Coming out of the pandemic, there’s been a shortage of paramedics across Canada. The overdoses have strained our overburdened system even further. I can’t give my staff time off, and we’re still short on ambulances most days. At peak capacity, we station six of our 14 ambulances in Belleville. Sometimes, we have to station even more to respond to overdoses, leaving the 150-kilometre area from Belleville to Bancroft with no service. We pray that we don’t get a call.

At the end of January, we heard rumblings from paramedics, hospital staff, police and firefighters that a tainted drug was circulating again. Then, within two and a half hours in early February, we responded to 13 calls and transported nine people to hospitals, all in downtown Belleville. Whenever a person collapsed on the sidewalk—unconscious, seizing or going into respiratory arrest—their friends from the homeless community gathered around them. The police blocked access to the downtown core so that paramedics could work unimpeded. We called in two advanced-care community paramedics who were doing home visits in the area, even though they don’t normally respond to emergencies, and coordinated with homeless shelters to monitor for more overdoses. Sometimes our firefighters responded to suspected overdoses. Even they were overwhelmed. It was all hands on deck.

Between February 6 and 8, we had 23 overdoses and one death from a suspected overdose, which prompted Belleville mayor Neil Ellis to declare an addiction, mental health and homelessness emergency. Ellis asked the provincial government for $2 million to help fund a detox centre and a community hub in the city. The Ontario government gave us $216,000.

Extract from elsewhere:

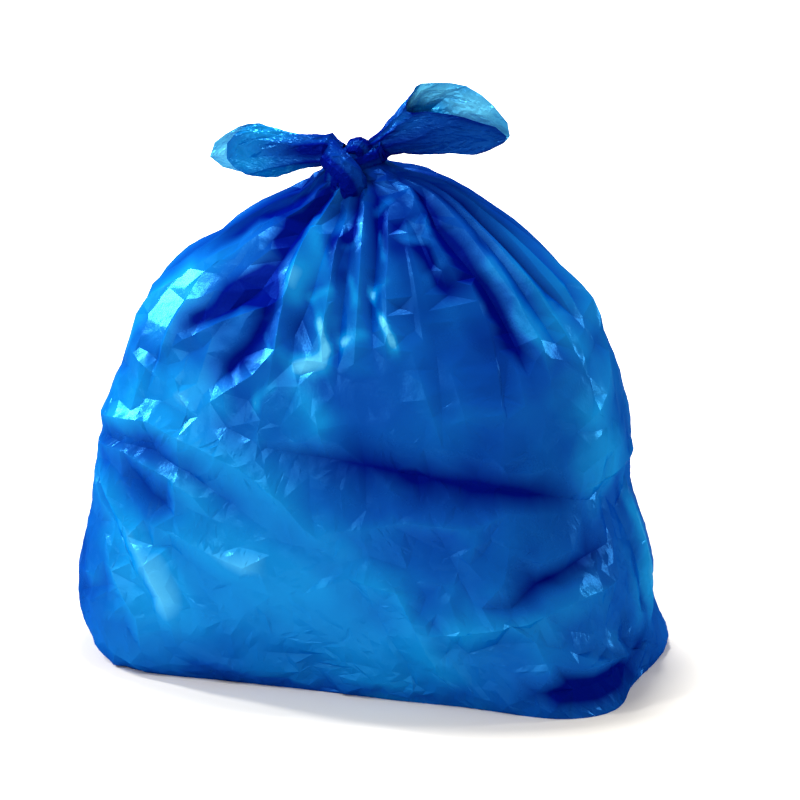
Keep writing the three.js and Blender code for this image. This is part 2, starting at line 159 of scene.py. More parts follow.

READ: Vincent Lam has worked on the frontlines of Canada’s opioid crisis. What he’s seen haunts him.

With the overwhelming workload and pressure combined with the opioid crisis, paramedics are burning out. Some are leaving the profession altogether. Last year, more paramedics left our service than we were able to hire. Many became police officers or nurses, and a few retired. Meanwhile, current staff often skip lunch, respond to calls at the end of their shift and get denied vacation time. We have a number of staff off on medical leave. The community needs us. I feel the pressure every day. There’s no winner here.

New graduates are coming into the field, but dealing with the opioid crisis is contributing to higher incidences of PTSD among their ranks. When paramedics administer antidotes, patients can sometimes get angry: they may have gone to great lengths to get the drug and numb their pain, and our antidote takes their high away. Sometimes, a patient can even get violent because opioids have temporarily altered their brain state. Our paramedics may also pick up the same couple of patients shift after shift, which makes them frustrated and lose compassion for these folks. 

Often, our patients are back on the streets after hospitals discharge them. There’s nowhere else for them to go. We don’t have a treatment centre, detox centre or safe consumption site here, nor basic mental health and addiction services. We only have Grace Inn Shelter, a 21-bed emergency shelter for adults experiencing homelessness in downtown Belleville, as well as Bridge Street United Church, which has a drop-in centre that offers homelessness services and part-time nurses. Obviously, these are not enough. 

The storm has passed for now, but no one can predict when the next bad batch will come to town. I want to be able to tell our staff that help is coming, because we’re on the front lines of this crisis. We’re fighting an uphill battle and we need help. Solving the homelessness and addiction emergency here will be challenging, but we have a collaborative health-care community here and lots of good people who desperately want solutions. But until additional services and supports are in place, we’re going to continue to respond. Over and over again.